По примерным подсчетам, советские минно-разыскные собаки обнаружили на фронтах войны почти пять миллионов мин! Только на ленинградском фронте семь собак — «десятитысячников» — отличников поиска, нашедших более десяти тысяч мин. Среди них были не только немецкие овчарки, но и шотландская овчарка, знаменитый колли Дик, нашедший мину с часовым механизмом в фундаменте Павловского дворца.
«Пол-уха оторвано, а сам воет: «Там остался лежать человек!»
— Петр Заводчиков создал на Ленинградском фронте не только минно-разыскную, но и ездово-нартовую службу собак, — рассказала Елена Типикина. — Они доставляли инженерное имущество на передовую. Упряжка из пяти собак могла везти 120 килограмм груза — патронов, снарядов.

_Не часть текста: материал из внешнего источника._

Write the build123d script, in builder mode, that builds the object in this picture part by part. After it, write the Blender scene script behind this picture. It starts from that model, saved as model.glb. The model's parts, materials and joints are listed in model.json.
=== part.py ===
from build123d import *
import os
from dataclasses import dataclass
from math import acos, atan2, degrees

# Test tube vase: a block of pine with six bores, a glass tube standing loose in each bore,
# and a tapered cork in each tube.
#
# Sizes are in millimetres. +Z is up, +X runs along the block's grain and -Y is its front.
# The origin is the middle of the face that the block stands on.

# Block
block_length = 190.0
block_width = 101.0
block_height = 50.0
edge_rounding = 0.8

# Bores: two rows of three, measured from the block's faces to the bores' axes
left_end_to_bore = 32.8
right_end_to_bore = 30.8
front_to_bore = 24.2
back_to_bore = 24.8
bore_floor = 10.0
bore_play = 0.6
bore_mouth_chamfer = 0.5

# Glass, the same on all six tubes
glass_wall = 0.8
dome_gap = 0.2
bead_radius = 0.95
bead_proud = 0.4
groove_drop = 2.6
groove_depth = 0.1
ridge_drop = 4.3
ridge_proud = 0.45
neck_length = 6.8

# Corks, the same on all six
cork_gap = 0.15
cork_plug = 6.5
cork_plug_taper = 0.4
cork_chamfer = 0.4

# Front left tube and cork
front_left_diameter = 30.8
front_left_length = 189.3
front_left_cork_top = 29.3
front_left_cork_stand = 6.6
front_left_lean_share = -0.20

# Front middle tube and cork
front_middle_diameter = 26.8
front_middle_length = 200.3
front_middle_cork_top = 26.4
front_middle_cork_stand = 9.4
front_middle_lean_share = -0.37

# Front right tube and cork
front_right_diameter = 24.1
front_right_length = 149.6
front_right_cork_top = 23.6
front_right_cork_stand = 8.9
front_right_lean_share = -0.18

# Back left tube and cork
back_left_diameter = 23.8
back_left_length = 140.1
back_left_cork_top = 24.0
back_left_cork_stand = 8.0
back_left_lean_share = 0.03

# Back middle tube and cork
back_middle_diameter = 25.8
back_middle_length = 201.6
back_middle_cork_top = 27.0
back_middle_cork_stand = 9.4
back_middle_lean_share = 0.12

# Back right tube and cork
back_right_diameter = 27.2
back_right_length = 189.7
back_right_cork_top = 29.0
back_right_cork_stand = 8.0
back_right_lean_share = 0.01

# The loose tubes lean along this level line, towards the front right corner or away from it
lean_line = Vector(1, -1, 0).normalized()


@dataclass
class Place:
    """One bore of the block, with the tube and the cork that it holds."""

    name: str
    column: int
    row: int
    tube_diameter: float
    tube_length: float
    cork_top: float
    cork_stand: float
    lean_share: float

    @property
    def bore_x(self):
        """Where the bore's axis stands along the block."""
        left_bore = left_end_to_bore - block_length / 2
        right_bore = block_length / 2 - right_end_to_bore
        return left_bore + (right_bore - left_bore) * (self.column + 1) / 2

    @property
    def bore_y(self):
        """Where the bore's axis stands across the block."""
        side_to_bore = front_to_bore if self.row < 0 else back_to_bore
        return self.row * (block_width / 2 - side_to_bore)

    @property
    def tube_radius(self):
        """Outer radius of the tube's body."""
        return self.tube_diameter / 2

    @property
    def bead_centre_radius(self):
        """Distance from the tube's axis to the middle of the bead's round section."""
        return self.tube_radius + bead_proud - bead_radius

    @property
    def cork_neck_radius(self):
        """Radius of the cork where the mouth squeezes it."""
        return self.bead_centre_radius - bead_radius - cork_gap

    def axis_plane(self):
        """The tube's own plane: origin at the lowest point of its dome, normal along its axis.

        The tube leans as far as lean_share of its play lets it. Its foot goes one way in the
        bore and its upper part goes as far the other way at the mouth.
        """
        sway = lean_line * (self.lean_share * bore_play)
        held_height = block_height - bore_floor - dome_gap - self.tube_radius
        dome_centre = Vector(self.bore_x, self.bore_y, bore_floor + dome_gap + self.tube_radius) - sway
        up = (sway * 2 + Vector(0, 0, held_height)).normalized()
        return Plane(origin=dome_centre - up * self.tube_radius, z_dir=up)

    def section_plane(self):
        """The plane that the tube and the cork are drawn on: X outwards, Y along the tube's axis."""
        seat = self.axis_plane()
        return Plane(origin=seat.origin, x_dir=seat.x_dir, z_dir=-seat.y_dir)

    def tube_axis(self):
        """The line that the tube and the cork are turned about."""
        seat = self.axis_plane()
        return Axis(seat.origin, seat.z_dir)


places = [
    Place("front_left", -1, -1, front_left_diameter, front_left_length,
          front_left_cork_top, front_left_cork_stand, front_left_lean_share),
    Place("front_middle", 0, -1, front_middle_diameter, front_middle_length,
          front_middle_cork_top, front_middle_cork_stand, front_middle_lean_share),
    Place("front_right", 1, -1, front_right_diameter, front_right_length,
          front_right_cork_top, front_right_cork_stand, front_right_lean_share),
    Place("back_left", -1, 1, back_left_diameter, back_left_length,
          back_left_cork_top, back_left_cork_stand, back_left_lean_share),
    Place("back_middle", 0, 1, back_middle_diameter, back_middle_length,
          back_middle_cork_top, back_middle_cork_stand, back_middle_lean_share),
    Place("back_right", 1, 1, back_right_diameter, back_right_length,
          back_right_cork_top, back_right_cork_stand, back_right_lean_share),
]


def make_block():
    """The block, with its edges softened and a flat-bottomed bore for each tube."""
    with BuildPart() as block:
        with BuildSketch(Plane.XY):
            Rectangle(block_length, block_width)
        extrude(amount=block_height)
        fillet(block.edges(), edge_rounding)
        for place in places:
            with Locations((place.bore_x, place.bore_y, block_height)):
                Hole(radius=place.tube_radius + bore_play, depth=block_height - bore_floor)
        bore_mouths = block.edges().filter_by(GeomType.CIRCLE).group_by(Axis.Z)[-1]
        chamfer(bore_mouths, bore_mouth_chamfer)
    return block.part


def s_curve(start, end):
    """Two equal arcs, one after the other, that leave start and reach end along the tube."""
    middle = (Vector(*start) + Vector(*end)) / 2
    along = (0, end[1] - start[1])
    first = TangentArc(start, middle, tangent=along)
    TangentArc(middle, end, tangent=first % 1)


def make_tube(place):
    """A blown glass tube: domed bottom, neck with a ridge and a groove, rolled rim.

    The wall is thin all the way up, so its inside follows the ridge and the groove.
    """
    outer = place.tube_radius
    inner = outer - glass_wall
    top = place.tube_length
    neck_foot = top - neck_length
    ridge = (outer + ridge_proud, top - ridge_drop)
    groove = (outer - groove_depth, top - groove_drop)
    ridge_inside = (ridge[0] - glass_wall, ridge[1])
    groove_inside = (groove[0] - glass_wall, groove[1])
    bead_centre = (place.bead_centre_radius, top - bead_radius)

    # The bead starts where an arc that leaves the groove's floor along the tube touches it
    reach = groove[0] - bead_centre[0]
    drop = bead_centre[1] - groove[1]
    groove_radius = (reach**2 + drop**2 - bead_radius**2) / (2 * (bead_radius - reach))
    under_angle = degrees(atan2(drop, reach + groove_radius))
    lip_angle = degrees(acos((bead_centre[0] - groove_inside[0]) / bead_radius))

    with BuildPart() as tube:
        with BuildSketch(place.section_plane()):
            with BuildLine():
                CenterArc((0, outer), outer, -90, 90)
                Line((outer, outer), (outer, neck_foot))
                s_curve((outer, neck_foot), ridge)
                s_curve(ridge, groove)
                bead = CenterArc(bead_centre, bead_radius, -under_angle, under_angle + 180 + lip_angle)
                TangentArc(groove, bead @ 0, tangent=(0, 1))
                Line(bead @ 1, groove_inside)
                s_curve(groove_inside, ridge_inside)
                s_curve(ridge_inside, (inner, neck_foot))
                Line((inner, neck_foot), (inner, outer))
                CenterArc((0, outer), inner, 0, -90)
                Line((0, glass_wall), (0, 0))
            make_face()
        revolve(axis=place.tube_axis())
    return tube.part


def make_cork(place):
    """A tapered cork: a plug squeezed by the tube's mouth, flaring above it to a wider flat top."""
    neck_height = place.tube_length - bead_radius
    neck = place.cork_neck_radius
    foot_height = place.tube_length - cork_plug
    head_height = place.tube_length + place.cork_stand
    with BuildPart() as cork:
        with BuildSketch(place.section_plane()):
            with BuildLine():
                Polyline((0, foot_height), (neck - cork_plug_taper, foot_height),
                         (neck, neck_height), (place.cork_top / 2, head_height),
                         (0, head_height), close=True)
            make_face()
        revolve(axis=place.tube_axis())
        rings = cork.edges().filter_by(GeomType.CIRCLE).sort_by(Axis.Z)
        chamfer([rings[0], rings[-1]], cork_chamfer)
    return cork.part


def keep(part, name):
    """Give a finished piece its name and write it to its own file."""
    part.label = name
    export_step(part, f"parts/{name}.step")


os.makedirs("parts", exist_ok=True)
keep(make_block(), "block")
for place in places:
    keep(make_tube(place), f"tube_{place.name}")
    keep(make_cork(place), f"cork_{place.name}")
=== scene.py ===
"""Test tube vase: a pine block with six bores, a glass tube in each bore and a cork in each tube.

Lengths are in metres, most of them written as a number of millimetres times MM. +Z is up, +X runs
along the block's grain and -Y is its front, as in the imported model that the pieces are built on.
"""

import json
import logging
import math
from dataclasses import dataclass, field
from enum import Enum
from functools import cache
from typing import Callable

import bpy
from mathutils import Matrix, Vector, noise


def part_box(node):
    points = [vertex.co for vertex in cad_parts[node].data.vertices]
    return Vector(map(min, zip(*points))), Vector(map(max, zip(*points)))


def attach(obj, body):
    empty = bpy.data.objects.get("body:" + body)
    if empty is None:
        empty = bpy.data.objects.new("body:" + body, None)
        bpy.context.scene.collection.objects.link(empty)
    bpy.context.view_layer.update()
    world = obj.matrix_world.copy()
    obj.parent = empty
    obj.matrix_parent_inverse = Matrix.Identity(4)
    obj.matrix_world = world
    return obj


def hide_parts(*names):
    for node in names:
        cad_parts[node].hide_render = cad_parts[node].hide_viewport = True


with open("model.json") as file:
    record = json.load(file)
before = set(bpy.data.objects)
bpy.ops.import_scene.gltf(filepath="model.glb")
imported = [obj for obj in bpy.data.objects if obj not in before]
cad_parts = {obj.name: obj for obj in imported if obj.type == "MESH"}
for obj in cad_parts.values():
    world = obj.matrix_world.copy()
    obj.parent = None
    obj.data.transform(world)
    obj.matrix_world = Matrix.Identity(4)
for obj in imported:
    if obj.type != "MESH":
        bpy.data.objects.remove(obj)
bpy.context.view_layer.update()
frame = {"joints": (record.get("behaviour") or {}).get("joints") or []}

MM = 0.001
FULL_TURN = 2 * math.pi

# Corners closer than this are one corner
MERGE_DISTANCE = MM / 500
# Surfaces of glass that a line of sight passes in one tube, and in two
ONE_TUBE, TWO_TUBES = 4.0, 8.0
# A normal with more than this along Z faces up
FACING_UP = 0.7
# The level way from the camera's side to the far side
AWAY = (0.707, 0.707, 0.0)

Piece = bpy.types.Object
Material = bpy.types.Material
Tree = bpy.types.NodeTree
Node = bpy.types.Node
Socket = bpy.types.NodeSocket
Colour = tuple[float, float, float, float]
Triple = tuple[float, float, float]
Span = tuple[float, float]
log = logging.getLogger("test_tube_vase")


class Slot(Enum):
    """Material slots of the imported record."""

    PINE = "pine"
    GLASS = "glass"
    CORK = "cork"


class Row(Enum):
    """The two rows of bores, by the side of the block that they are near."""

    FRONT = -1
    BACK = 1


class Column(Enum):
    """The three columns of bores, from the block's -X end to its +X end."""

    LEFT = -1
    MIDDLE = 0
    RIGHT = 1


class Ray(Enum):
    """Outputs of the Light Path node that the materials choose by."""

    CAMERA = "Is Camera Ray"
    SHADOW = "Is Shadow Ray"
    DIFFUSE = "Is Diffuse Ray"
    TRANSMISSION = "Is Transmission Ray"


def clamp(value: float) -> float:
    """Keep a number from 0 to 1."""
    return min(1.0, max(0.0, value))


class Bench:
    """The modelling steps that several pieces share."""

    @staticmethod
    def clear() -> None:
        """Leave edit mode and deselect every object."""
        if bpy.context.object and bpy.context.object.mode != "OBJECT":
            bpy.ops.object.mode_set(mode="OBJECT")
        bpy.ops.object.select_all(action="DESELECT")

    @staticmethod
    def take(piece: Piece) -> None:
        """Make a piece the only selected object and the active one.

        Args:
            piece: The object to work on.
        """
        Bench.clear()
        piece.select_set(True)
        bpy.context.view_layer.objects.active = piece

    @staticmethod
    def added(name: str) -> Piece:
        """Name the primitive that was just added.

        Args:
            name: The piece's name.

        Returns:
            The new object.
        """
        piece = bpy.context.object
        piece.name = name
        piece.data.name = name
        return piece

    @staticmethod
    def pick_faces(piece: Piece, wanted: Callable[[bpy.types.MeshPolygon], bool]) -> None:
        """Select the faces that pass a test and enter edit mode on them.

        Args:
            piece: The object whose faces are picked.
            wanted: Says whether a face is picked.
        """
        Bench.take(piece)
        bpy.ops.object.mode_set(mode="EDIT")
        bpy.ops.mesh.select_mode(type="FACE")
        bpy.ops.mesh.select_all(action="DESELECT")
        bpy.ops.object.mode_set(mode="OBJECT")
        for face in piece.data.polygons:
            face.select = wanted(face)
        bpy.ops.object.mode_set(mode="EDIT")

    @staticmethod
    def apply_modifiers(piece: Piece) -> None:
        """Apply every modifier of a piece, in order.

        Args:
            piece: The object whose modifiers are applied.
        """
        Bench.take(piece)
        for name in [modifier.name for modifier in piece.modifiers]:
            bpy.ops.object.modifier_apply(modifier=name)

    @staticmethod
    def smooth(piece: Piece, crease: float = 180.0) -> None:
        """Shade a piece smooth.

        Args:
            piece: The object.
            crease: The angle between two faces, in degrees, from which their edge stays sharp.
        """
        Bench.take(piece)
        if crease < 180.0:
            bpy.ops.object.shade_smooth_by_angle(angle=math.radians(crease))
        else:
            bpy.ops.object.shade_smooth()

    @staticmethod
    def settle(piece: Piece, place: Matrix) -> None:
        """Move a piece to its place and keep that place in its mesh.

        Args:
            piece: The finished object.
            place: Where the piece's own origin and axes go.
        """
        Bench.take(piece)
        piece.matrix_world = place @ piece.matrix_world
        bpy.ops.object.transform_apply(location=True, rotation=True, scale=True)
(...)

В условиях сплошного штурмового огня, когда нельзя воспользоваться грузовиками или лошадьми, на передовую пускали груз в нартах, запряженных собаками. По команде «лежать» они скрывались от обстрелов, по команде «ползи» двигались вперед ползком. На обратном пути эти упряжки забирали тяжелораненых. Ленинградские собаки только при прорыве блокады вывезли с линии фронта около 1876 таких бойцов.

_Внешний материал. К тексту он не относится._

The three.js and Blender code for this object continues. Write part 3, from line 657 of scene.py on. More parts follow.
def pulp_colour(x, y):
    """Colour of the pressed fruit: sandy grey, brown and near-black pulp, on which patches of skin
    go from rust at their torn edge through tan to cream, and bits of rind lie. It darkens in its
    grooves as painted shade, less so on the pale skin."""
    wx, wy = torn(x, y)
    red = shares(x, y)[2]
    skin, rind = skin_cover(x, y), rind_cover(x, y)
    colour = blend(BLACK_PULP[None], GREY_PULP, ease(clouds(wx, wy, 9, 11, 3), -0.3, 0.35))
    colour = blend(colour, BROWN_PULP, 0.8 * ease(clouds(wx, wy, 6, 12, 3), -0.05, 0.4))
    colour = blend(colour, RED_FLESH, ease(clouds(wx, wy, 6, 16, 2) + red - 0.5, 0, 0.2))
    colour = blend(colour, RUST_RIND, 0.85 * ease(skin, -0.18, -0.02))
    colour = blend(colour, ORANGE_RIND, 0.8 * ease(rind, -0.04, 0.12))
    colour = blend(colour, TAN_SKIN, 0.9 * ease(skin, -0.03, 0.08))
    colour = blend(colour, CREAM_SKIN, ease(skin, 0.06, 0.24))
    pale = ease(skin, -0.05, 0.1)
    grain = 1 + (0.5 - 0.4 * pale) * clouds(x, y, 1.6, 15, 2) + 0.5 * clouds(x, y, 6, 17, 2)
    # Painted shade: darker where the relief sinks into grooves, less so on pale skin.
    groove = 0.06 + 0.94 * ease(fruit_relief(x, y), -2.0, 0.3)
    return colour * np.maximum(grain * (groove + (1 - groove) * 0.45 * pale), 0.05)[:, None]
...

Существовали и собаки-санитары, специально искавшие раненых. У них была специальная амуниция — санитарный вьюк с бинтами и бринзель (специальная палочка, которую пес брал в зубы, чтобы обозначить найденного раненого).
— Я разговаривала с ветеранами-собаководами, когда они еще были живы, — вспоминает Елена Типикина. — По их словам, лучше всех с санитарной работой справлялись колли и эрдельтерьеры. Они передвигались ползком, часто издалека по запаху различая убитого от еще живого человека. Взяв в зубы бринзель, четвероногие санитары как можно скорее возвращались назад в окоп, чтобы привести своего вожатого к раненому на подмогу. Очевидец мне описала, как на нашем, Ленинградском фронте эрдель влетел в окоп с бринзелем в зубах — сам раненый, пол-уха осколком отрезано, в глазу земля, из ляжки льет кровь — и он скулил, подвывал, умоляя своих вожатых: «Живой человек там, пустите обратно, я вам покажу его!».
Блокадные щенки
За минно-разыскными собаками на фронте прочно укрепилась слава «нашего чудо-оружия». Не случайно в августе 1944-го в Ленинграде прошла первая послеблокадная выставка служебных собак на стадионе «Динамо».
— Собак-героев специально привезли с фронта, их было выставлено всего восемь. Но очередь желающих на них посмотреть растянулась аж до моста, — говорит Елена Типикина.
Некоторых собак с фронта «комиссовали» и вернули хозяевам еще до окончательного снятия блокады.
— По всей видимости, они были настолько ценными племенными экземплярами, что Ольга Кошкина и ее командир Петр Заводчиков не стали ими рисковать и выпускать на минное поле, — размышляет Елена Типикина. — Так, в 1943 году в ленинградскую семью профессора-музыковеда Успенского вернулась их овчарка по кличке Ада Микки. Питомник выделял для нее паек, который самоотверженные хозяева, пережившие три блокадных зимы, не продали, не съели сами, а кормили им высокоценную собаку. У Ады Микки 28 ноября 1943 года в Ленинграде, в квартире Успенских на улице Театральной благополучно родились восемь здоровых чистокровных щенков. Их прямые потомки стали первыми послевоенными чемпионами породы.
Чтобы увековечить память самоотверженных собак и девушек — военных дрессировщиц, у Елены Типикиной родилась идея создать военный мемориал в Сосновке, в том самом месте, где в блокаду спасли от голодной смерти и обучили поиску мин больше ста служебных собак.
— Мою идею еще в 2015 году поддержали начальник Управления ветеринарии по Петербургу Юрий Андреев и на тот момент вице-губернатор города Ольга Казанская, — вспоминает Елена Типикина. — Шаг за шагом мы, инициаторы создания воинского мемориала, прошли все инстанции согласования этого проекта. Для абсолютного большинства людей эта история стала открытием. Главные средства на создание монумента выделили Совет ветеранов инженерных войск и группа компаний Инженерно-технического центра. В скульпторы — художники нашего мемориала — я пригласила Александра Чернощекова. Он сам опытный собаковод и отличный анималист. Ему хорошо удалось передать выражение сидящей рядом с девушкой овчарки — она смотрит на свою хозяйку пристально, в очень характерной позе напряженного ожидания. Когда мы утверждали проект памятника в КУГИ, один из членов комиссии высказал замечание: «Почему бы вам не вылепить девушку в шинели, зачем она в фуфайке, в шинели складки были бы выразительней а тут... ватник?» Пришлось пояснить, что длинный подол шинели мог помешать саперам, на него можно было нечаянно наступить коленом, снимая и обезвреживая мину. А кто-то из журналистов заметил: почему у вас девушка такая худышка, на куклу Барби похожа? А как же иначе, ведь это блокада! И все эти девочки — инструкторы после первой блокадной зимы — были очень истощены. Румяными, круглощекими и счастливыми они снова стали после Победы.